The OFS does indeed have its own governance (assisted, to be sure, by the other 2 orders). The OFS President is an OFS, in other words. This was not allowed even for Francis’ contemporary Dominic. (Incidentally, Francis was the last person to be able to write his own rule for his friars. Dominic was not allowed this: he had to use the Augustinian Rule [IIRC], adapted for the Domincans, to be sure.)Their Third Order President is a religious. I am not saying that this makes the OFS “better” than the others, BTW. :o

Soon, new families in the Church (the Passionists, for example) couldn’t have Third Orders at all. This lead to Confraternities and Archconfraternities.

OFS members do make promises of poverty, chastity and obedience in our state of life. Certainly not solemn vows, obviously.
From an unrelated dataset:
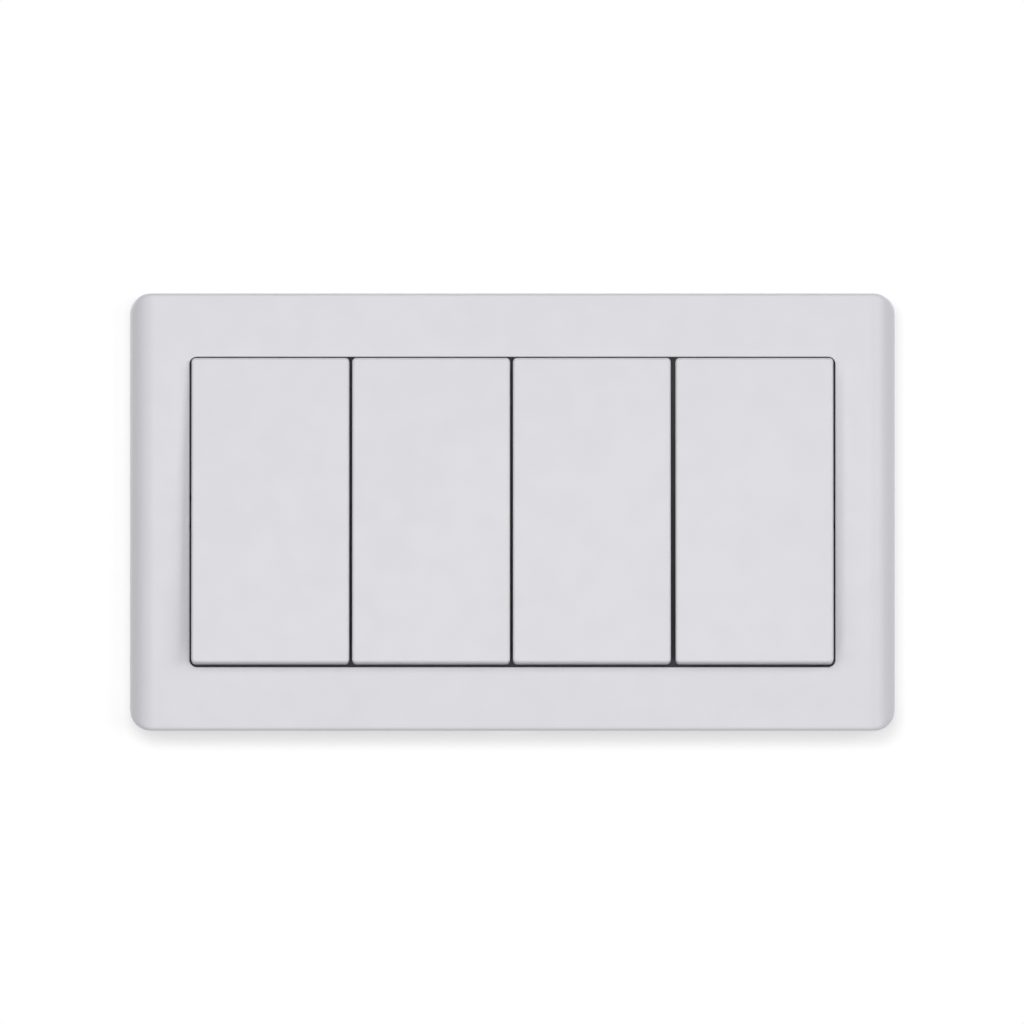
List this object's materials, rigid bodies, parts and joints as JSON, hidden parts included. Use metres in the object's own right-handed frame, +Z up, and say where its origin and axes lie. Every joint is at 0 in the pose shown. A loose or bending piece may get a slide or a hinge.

Strictly speaking, Wikipedia is correct, with only 1 exception amongst all the Church “families”. That exception is the OFS. Again, that doesn’t make the OFS “better”, but it is what it is.

You left out the Carthusians and the Cistercians (strict and common observance, though one could say they’re a species of Benedictines).

The big difference is that the Secular Franciscan Order is not a religious Order it’s a secular Order. As has been said it is a fully recognized Order of the Catholic Church and has a unique place that it is the only 3rd Order that is governed autonomously. The members make promises not vows, they are allowed to make vows if they want but it isn’t suggested. The 1st and 2nd Order (and TOR) are to provided spiritual assistance but not governance to the Secular Franciscan Order.

The light dawns! That explains it all. Thanks.

Fraternal correction, The Order of Franciscan Seculars is a religious order.